Implementation Best Practices
If your organization wants to improve commission visibility, follow this phased approach:
1. Audit Current Pain Points
Track the volume and type of commission-related inquiries finance receives each month. Categorize them:
- Credit disputes
- Rate misunderstandings
- Missing deals
- Timing issues
Patterns will reveal where visibility is weakest.
2. Align Finance and Sales Leadership
Explainability should be positioned not as a “control mechanism,” but as:
- A trust-building initiative
- A rep enablement tool
- A risk mitigation strategy
When sales leadership supports the initiative, adoption improves significantly.

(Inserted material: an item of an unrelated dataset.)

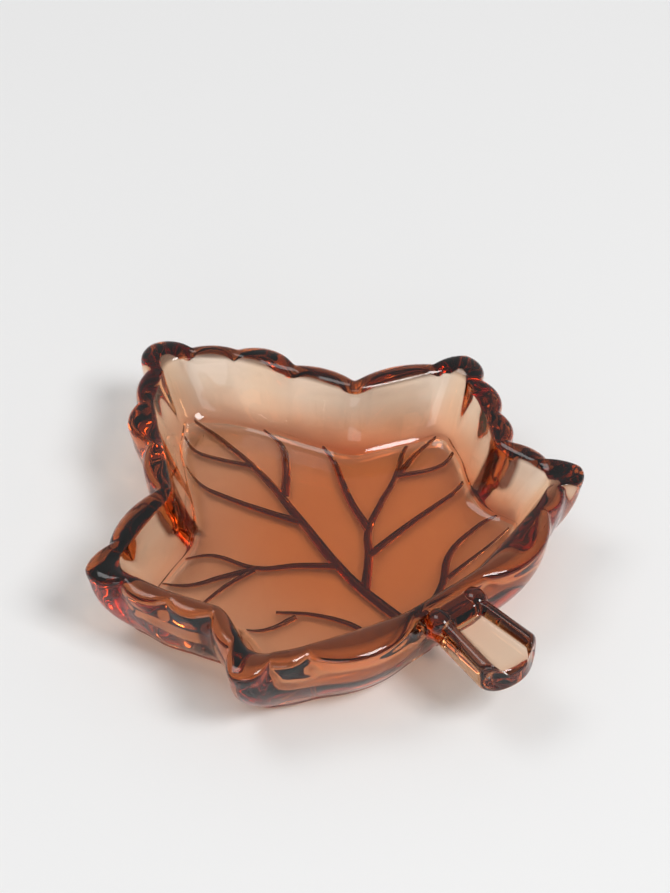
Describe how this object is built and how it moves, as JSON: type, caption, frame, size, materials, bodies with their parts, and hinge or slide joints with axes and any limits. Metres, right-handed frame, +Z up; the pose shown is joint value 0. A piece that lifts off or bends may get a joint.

3. Define a Standard Calculation Framework
Document:
- Crediting rules
- Tier logic
- Edge case handling
- Exception approval workflows
Ensure the system mirrors documented rules exactly.
4. Roll Out with Training
Transparency is only valuable if reps know how to interpret what they see. Provide walkthrough sessions explaining:
- How attainment accumulates
- How accelerators apply
- How to read commission statements
Clarity reduces unnecessary escalations.
The Strategic Payoff
Organizations that invest in commission visibility see benefits beyond fewer questions:
- Higher rep trust and morale
- Faster dispute resolution
- Lower compensation risk
- Better forecasting accuracy
- Stronger finance–sales alignment
Ultimately, explainability turns commission management from a defensive process into a strategic advantage.
In a world where compensation plans are increasingly complex and revenue targets increasingly aggressive, finance teams cannot afford black-box calculations. Visibility is not just about answering questions — it is about building a resilient, scalable revenue engine.